The Episcopal Arminians, therefore, depend more on educating the young aright, and have little dependence on revivals, while the Methodist Arminians look less to education and more to revivals and other modes of securing religious excitement.

But the foundation difficulty alike of the Calvinists, the Episcopal Arminians and the Methodist Arminians, is the assumption that _regeneration of a ruined nature_ is the thing to be sought, both by children and by adults, as the indispensable prerequisite to salvation, and that “the means of grace” are not for the training and development of a perfect nature, but to gain from God the cure of a ruined and helpless one.

In contrast to this, the common‐sense system recognizes all that is practical in any of the three methods. It teaches that man’s _nature_ is perfect, and yet that he is utterly helpless without the _knowledge_, _training_ and _motives_, for which he is dependent alike on God and on man. It teaches that this nature can be trained to “a new life” by educational instrumentalities and by a slow and gradual process.
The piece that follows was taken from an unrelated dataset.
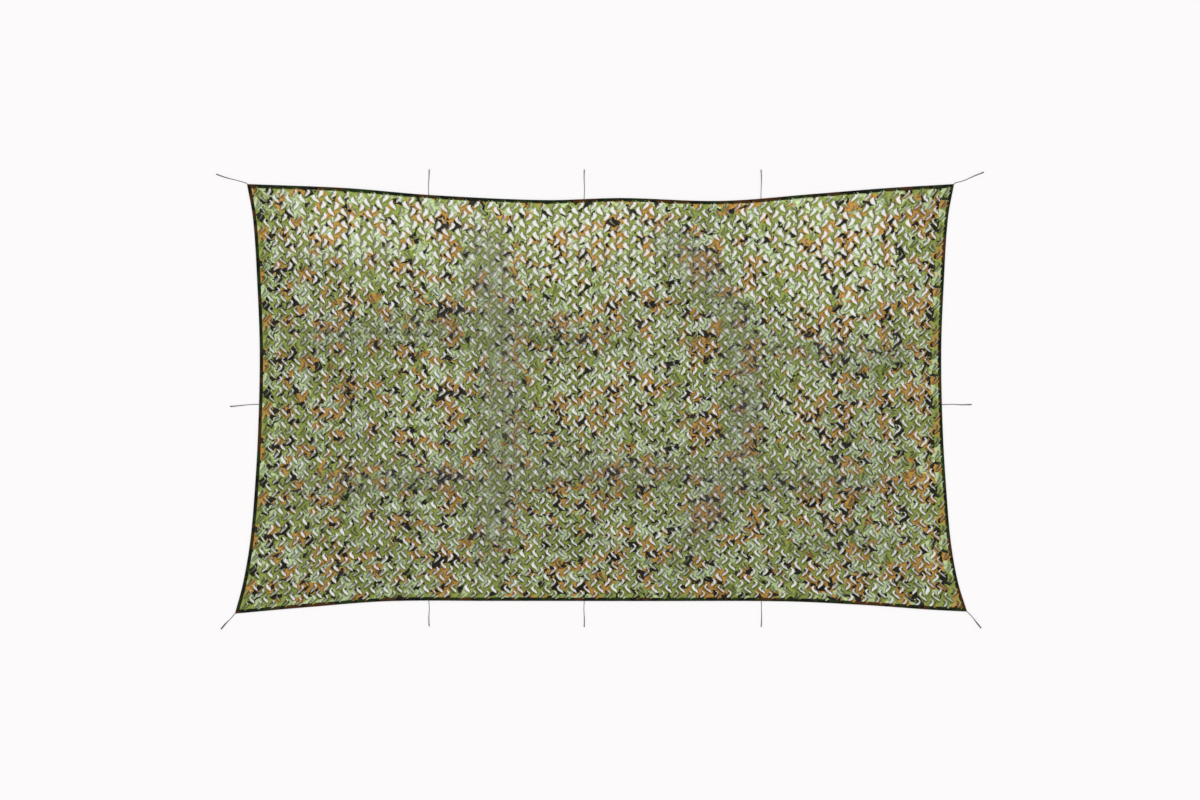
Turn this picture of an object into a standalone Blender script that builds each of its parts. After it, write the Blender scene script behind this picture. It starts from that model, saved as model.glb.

At the same time it teaches, that when men have lived a worldly life there may be a _sudden_ change of character by _voluntarily_ commencing a life of love and obedience to God, in place of a life of unregulated self‐indulgence.

Since the days of Pelagius and Augustine, there has never been any large body of Christians who have trained children on the common‐sense system dissevered from the Augustinian theory. This experiment is yet to be tried before its full and proper tendency can be truly developed.

The Unitarian sect, who reject the Augustinian dogma, also reject some of the fundamental principles of the common‐sense system, especially that on which the whole system of moral and religious duty and motive rests, _the dangers of the race_ in the invisible world, and the _power of motive_ secured by “God manifest in the flesh” as the long‐suffering and self‐ denying Creator, coming to aid his creatures by his teaching, sympathy, example, and abounding love.